I developed an eating
disorder early on. My mother and I were locked in a power struggle since
I was very young. She seemed determined that I eat, so I became very
determined that I wouldn’t. This continued through adolescence. I
would alternately binge and starve.
I started abusing drugs
when I was 13. I smoked a lot of pot, took acid several times, and drank
alcohol. I had delusions, paranoia, and maybe even some psychosis. I
realized I was in trouble, and stopped using all drugs when I was 15.

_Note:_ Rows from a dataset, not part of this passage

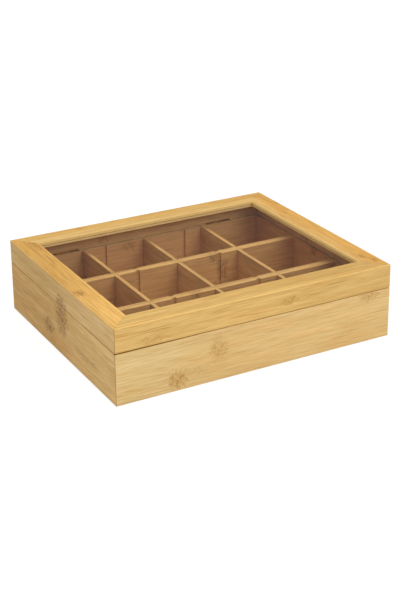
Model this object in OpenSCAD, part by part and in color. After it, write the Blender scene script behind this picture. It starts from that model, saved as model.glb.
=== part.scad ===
// Tea bag organizer box of bamboo, with a hinged, glazed lid and twelve compartments.
// The origin is the centre of the underside. X runs left to right, Y front to back, Z up.

/* [Box] */
// Width of the box, left to right
box_w = 290; // [240:1:360]
// Depth of the box, front to back
box_d = 240; // [200:1:320]
// Height of the base, from the table to the seam
base_h = 50; // [40:1:80]
// Height of the lid
lid_h = 23.5; // [20:0.5:40]
// Gap between the base and the closed lid, which hangs on its hinges
seam_gap = 0.5; // [0.3:0.1:0.8]

/* [Base] */
// Thickness of the base's walls
wall_t = 9; // [8:0.5:12]
// Thickness of the floor panel
floor_t = 3; // [2:0.5:5]
// Height of the floor panel's underside above the table
floor_z = 3; // [2:0.5:6]
// Depth of the groove that holds the floor panel
floor_groove = 3; // [2:0.5:5]
// Play of the floor panel at each edge, inside its groove
floor_play = 0.2; // [0.1:0.1:0.5]

/* [Compartments] */
// Thickness of the fixed dividers, which run left to right
divider_t = 8; // [7:0.5:12]
// Depth of the housings in the side walls that hold the dividers' ends
housing_depth = 3; // [2:0.5:5]
// Thickness of the lift-out partitions, which run front to back
partition_t = 4; // [3:0.5:6]
// Depth of the upright grooves that hold the partitions
slot_depth = 2; // [1:0.25:3]
// Play of a partition at each side and at each end, inside its grooves
partition_play = 0.2; // [0.1:0.05:0.4]

/* [Lid] */
// Width of the lid's frame, from the outer face to the window
frame_w = 22; // [18:1:30]
// Thickness of the lid's frame
frame_t = 7.5; // [6.5:0.5:12]
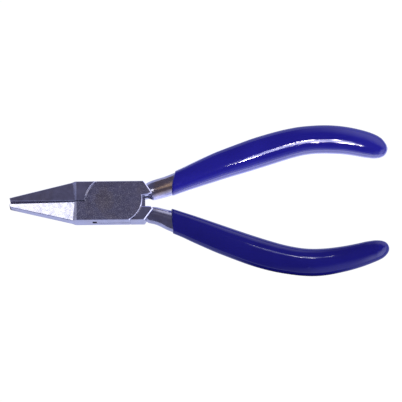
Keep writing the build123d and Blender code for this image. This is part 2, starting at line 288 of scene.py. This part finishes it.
LOWER_GRIP = [
    (18.5, -5.84, -20.0, 7.88, 6.9), (22.0, -7.06, -21.5, 8.18, 7.3), (25.03, -8.24, -22.5, 8.48, 7.7),
    (29.04, -9.92, -22.8, 8.97, 8.1), (33.04, -11.58, -22.0, 9.33, 8.5), (37.02, -13.22, -21.1, 9.66, 8.8),
    (41.01, -14.75, -20.3, 9.86, 8.9), (45.0, -16.26, -19.4, 10.02, 9.0), (49.0, -17.68, -18.3, 10.2, 9.0),
    (53.0, -18.94, -16.5, 10.2, 9.0), (57.0, -20.04, -13.8, 10.0, 9.0), (61.0, -20.86, -10.2, 9.76, 9.0),
    (65.0, -21.43, -5.5, 9.62, 8.9), (69.0, -21.64, -0.4, 9.52, 8.9), (73.0, -21.42, 4.7, 9.34, 8.8),
    (77.0, -20.88, 9.1, 9.03, 8.7), (81.0, -20.13, 12.4, 8.68, 8.4), (85.0, -19.15, 14.2, 8.22, 8.0),
    (88.9, -18.02, 14.0, 7.55, 7.3), (91.4, -17.42, 9.0, 6.75, 6.6), (93.0, -17.14, 4.0, 5.65, 5.6),
    (94.05, -17.04, 0.0, 4.15, 4.1), (94.7, -17.0, 0.0, 2.3, 2.3), (94.95, -17.0, 0.0, 1.0, 1.0),
]
UPPER_TANG = [
    (16.2, 4.92, 17.5, 6.9, 6.1), (18.97, 5.76, 19.0, 6.95, 6.1), (20.6, 6.36, 20.5, 6.95, 6.1),
    (25.03, 8.18, 22.0, 7.05, 6.1), (33.05, 11.32, 20.4, 7.3, 6.1), (45.0, 15.49, 17.9, 7.7, 6.1),
    (57.0, 19.22, 15.2, 7.7, 6.1), (65.0, 21.12, 8.8, 7.5, 6.0), (73.0, 21.68, -0.5, 7.3, 5.9),
    (81.0, 21.07, -8.9, 6.9, 5.7), (87.0, 19.78, -13.0, 6.2, 5.2), (90.0, 19.02, -13.0, 5.1, 4.4),
]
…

I’m not sure I ate much of anything at all for those two years. I was
painfully thin.
I first sought help in
college. I was screened for an eating disorder, and diagnosed as having
a mild form of bulimia. My life was a train wreck – I got married at
20 to a guy I could hardly stand. I had a baby boy at 21, got divorced
at 24, remarried at 24, divorced at 29, remarried at 35, and divorced at
40. All the while I cycled with depression and mania. I drank and took
antidepressants prescribed by my family doctor. I went to counseling on
and off. I tried to be a perfect mother and raise my son the way I wish
I had been raised. I saw many of the same traits in him that I had had
as a child.
I finally admitted I
might have bipolar disorder when I was in my mid-thirties. I still
fought taking medication and admitting it’s a mental illness and
lifelong condition. I had been asked by doctors before if I had mood
swings, and I had said no. They hadn’t felt like mood swings to me.
I’m now under the care of a really good psychiatrist, and I finally
said yes to medication. It seems to be stabilizing what was a pretty
extreme bout of mania.
I’ll soon be 45.
I’m letting myself mourn for all the years that I tried to handle this
on my own. All that failure – I thought I was a terrible person. I’m
trying to learn to love myself and not be filled with guilt. I find it
difficult to trust doctors. I find it hard to believe anyone else could
know what’s best for me. I just don’t want to fail anymore. I
don’t want more wreckage. If I have to take medication for the rest of
my life, I’m finally willing to do it. I just want to get up every day
and live and work and be with people I love and like, and not be out of
mind with mania or depression. Enough already.